Kennen Sie die Antwort? Merken Sie wie schwierig die Antwort sein kann? ( Anmerkung: Sie ist komplex und setzt sich aus mehreren Handlungsweisen zusammen ).

Auch wenn es nicht immer die „Richtige“ Antwort ganz genau gibt, kann man die Aussagen zu den Handlungsweisen durchaus trainieren und nahe an die perfekte Antwort in einem Interview bringen.
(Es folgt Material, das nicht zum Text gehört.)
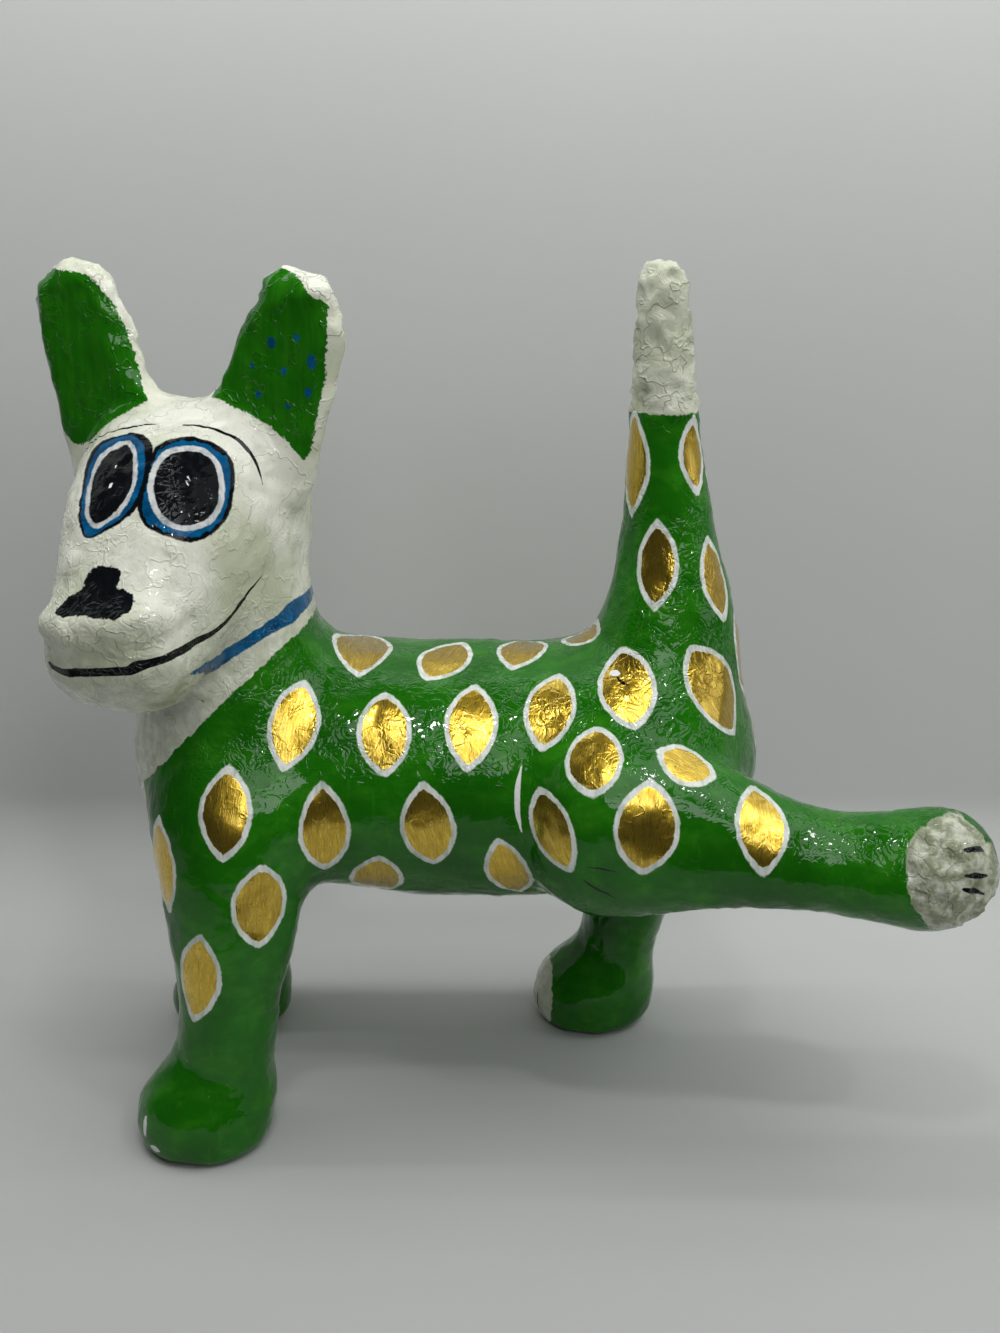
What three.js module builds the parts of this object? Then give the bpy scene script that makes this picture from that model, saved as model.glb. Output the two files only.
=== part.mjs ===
// Papier-mache dog: one closed body, standing on three feet with its left hind leg lifted behind it.
// The dog faces -X, its left side faces -Y, and +Z is up. All sizes are in millimetres.
// Every limb is a padded core with oval sections, and the skin runs smoothly from limb to limb.
import * as THREE from "three";

// Each core point is [x, y, z, radius along the limb's own plane, radius across it].
const TORSO = [
  [-98, 0, 145, 50, 55],
  [-60, 0, 143, 51.5, 58],
  [-10, 0, 140.5, 51.5, 58],
  [30, 0, 142, 52.5, 58],
  [52, 0, 147, 53, 58],
];
const NECK = [
  [-104, -2, 168, 42, 46],
  [-111, -4, 205, 37, 42],
  [-116, -6, 243, 37, 42],
];
const TAIL = [
  [63, 0, 168, 37, 42],
  [68, 0, 203, 27, 29],
  [67, 0, 236, 19.5, 19.5],
  [64.5, 0, 275, 14.5, 14.5],
  [63, 0, 310, 11.5, 11.5],
  [62.5, 0, 336.5, 9.5, 9.5],
];
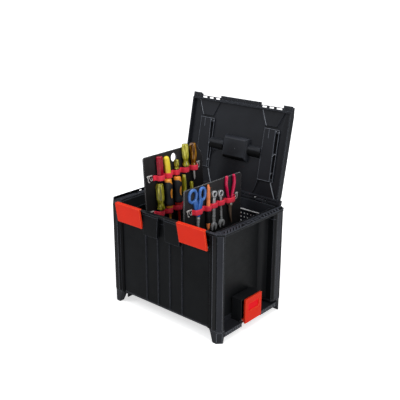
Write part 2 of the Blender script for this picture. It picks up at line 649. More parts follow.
DRIVERS = [
    # node, y, r, top, bottom, tip, profile, shape, material, shaft, lean
    ("red", -85.8, 10.7, 485, 417, 410, PLAIN, facets(6, 1.0, 0.05, 0.95), "dark_red_grip", 3.0, 0),
    ("yellow", -53, 10.4, 480, 416, 414, SLENDER, facets(4, 0.25, 0.1, 0.9), "yellow_grip", 2.6, 4.0),
    ("small_olive", -12.1, 7.8, 461, 430.6, 412, ACETATE, fluted(6, 0.16, 0.1, 0.62), "olive_acetate", 2.2, 0),
    ("lime", 26.4, 10.7, 502, 430.6, 411, ACETATE, fluted(6, 0.17, 0.06, 0.64), "lime_acetate", 3.0, 0),
    ("amber", 62.2, 10.7, 498, 416, 381, ACETATE, fluted(6, 0.17, 0.06, 0.64), "amber_acetate", 3.0, 0),
    ("olive", -93.5, 11.9, 405.5, 322.6, 258, ACETATE, fluted(6, 0.16, 0.06, 0.64), "olive_acetate", 3.0, 0),
    ("short_lime", 18, 6.9, 408, 309, 270, ACETATE, fluted(6, 0.16, 0.06, 0.62), "lime_acetate", 2.2, 0),
    ("precision", 52.5, 5.7, 378, 309, 275, ACETATE, fluted(8, 0.12, 0.06, 0.62), "lime_acetate", 1.8, 0),
]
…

Diese Antworten sollten Sie im Vorstellungsgespräch vermeiden:

  • ich arbeite am besten/liebsten allein
  • ich mag es nicht, ständig alles mit anderen diskutieren zu müssen
  • ich kenne Gott und die Welt, aber gerade jetzt fallen mir keine Namen ein
  • ich bin kein guter Netzwerker
  • ich komme mit allen Menschen immer gut aus
  • ich kann sehr ungemütlich werden, wenn…
  • ich bin mir häufig nicht sicher, was andere von mir erwarten
  • ich bin ganz klar ein Alphatier
  • Auseinandersetzungen mit Kollegen gehe ich möglichst aus dem Weg
  • ich bin nicht besonders ehrgeizig
  • ich bin sicher für einige so etwas wie ein unbequemer Querdenker
  • bisweilen muss ich schon mal in meinem Tatendrang gebremst werden.
  • anderen gegenüber bin ich meist etwas zu nachgiebig
  • ich hasse Langeweile
  • ich stehe sehr ungern im Mittelpunkt
  • uvm.

Wissen ist Macht, und Übung macht den Meister. Je besser Sie sich auf die Prüfungssituation im Vorstellungsgespräch vorbereiten, umso gelassener können Sie auf heikle und schwierige Fragen reagieren.
Im Übrigen hat so ein Training eben mal auch den Vorteil, dass Sie selbstbewusster und spontaner durch das Leben schreiten, auch wenn es mal nicht um eine klassische Bewerbung geht.